In keeping with its international obligations in this regard, and considering the special importance I have always attached to this segment of the Moroccan people, a national strategy has been developed to strengthen the legal framework in this area. The draft law on the promotion of the rights of persons with disabilities, which will soon be presented to Parliament, is part of this endeavor. Another law, which will shore up the aforementioned draft legislation, will be tabled to further promote the social participation of persons with disabilities.

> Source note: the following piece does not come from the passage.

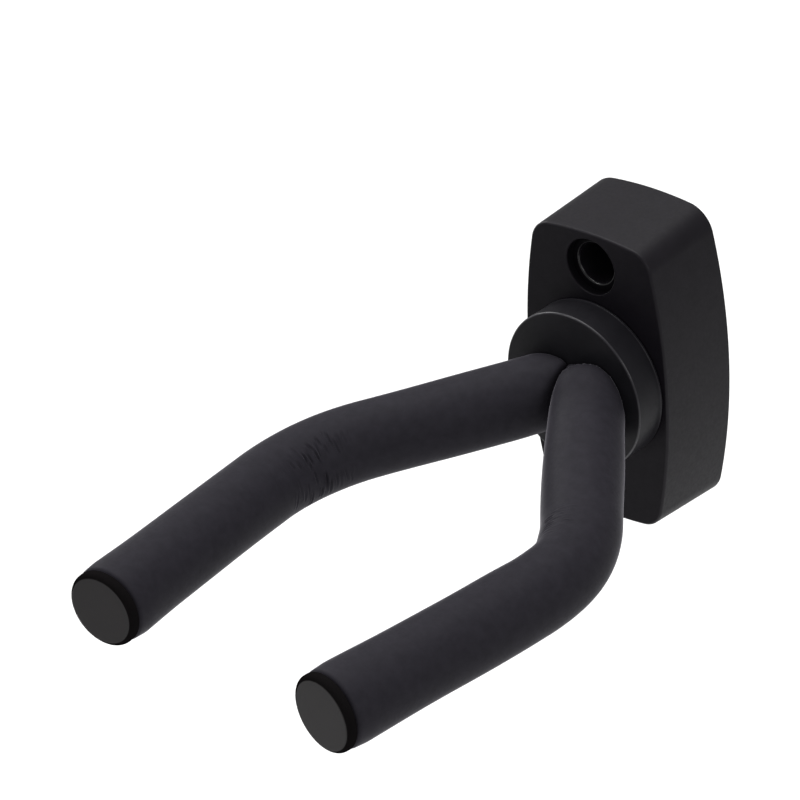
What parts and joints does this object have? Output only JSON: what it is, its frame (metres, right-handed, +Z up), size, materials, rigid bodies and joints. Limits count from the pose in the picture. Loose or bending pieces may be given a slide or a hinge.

Morocco prides itself on being one of the few countries which have enshrined the rights of persons with disabilities in their constitution. Indeed, the Kingdom’s new Constitution provides for the right of persons with special needs to exercise all of their fundamental rights. According to the Constitution, public authorities are required to rehabilitate and integrate into social and civil life people with physical, mental or sensorimotor disabilities, and facilitate the exercise of the rights and freedoms all citizens are entitled to.

Your Excellencies,

Ladies and Gentlemen,

The international community in general, and the Member States of the World Intellectual Property Organization in particular, have the moral obligation to remove all obstacles which prevent blind people and visually impaired persons from having access to culture, science, modern technology as well as media and communication outlets.

In today’s globalized world, your diplomatic conference can help give globalization a human face through the adoption of the international treaty you will be discussing in Marrakesh. Such a treaty will enable the blind and the visually impaired to access, research and take advantage of written copyrighted material across the world.

Through the limitations and exceptions it stipulates, the treaty will also enable these people to help expand the scope of human knowledge.

I would like, once again, to welcome all participants in this important conference to Morocco, your home away from home. I wish you every success in your negotiations as well as a most pleasant stay in Marrakesh, the symbol of openness and intercultural dialogue.”